Other common story definition blunders that are a recipe for mistakes, re-work and delay:

  • Stories that aren’t reviewed by the team
  • Failure to define acceptance criteria or critical dependencies
  • A lack of technical criteria (especially important where those criteria may not be obvious to the user—for example, is the information in that drop-down box standard text, or dynamically generated from the back end?)
  • Omitting essential documentation links. Making team members hunt for details slows them down and increases the risk of conflicting information

An agile sanity check

Despite my war on faux agile, I’m not trying to claim some kind of holy agile superiority.  Agile doesn’t have to be one-size-fits-all, and shouldn’t be. There is a middle ground I call “pragmatic agile.” It simply means compromising where it makes sense.

For example, imagine the product owner comes to you mid-sprint and says, “The business absolutely has to get this user story into the next release, ASAP.”  An agile purist might tell her to jump in the lake; everyone knows you’re not supposed to change your development priorities mid-sprint.

But those of us who inhabit the real world understand that change happens.  As pragmatic agilists, we’d estimate the effort required to build the new story and let the product owner decide what equivalent amount of work will be postponed in order to fit the new story in.

Pragmatic agile gives you a lot of room to bend—the trick is not bending so far that you actually break the process.
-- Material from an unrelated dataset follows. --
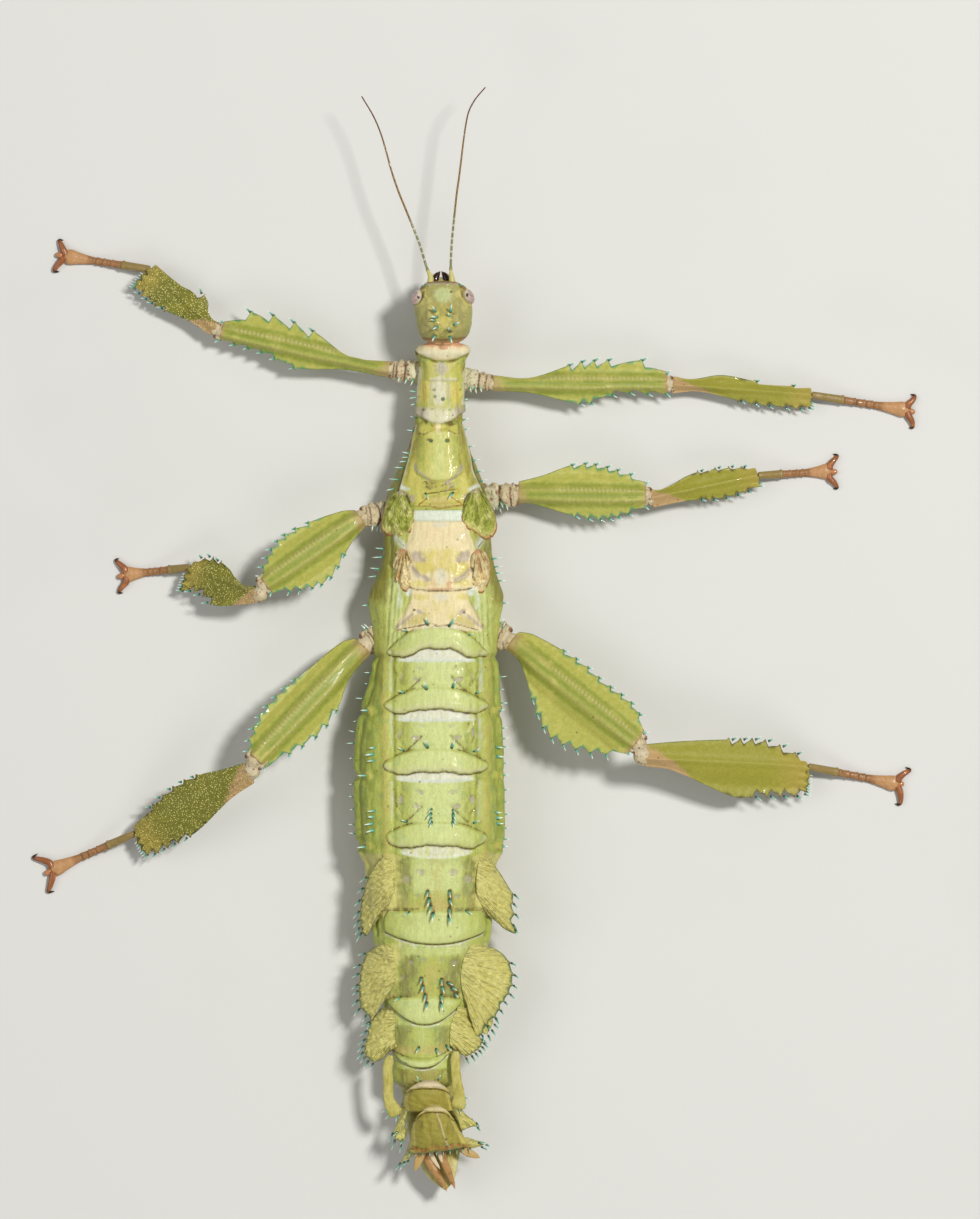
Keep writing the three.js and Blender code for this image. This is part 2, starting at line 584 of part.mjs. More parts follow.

For me, there are only three non-negotiable principles:

  • Definition of Ready:  Treat a story as ready only when its business value and acceptance criteria have been properly defined, and the business, QA, and dev teams agree on the value a story is delivering.
  • Definition of Done: A story is done only when it’s fully unit-tested, deployed in a QA environment, validated by QA as meeting acceptance criteria, and—critically—accepted by the business.
  • Respect the Retrospective: You can’t enforce continuous learning and improvement without a retrospective to keep you honest. Retrospectives are critical to determining what you did well, so you can do more of those things, and what you didn’t do well, so you can stop those practices or improve them.

Keeping it real

There’s no need to take a dogmatic approach—that’s a recipe for failure in any field. But if you want to deliver real business value, there are a few corners you can’t cut.

 The good news is faux agile is easy to spot. If your project has gone off track, know that many teams have been where you are and successfully found their way back. Be vigilant, be pragmatic and agile will follow.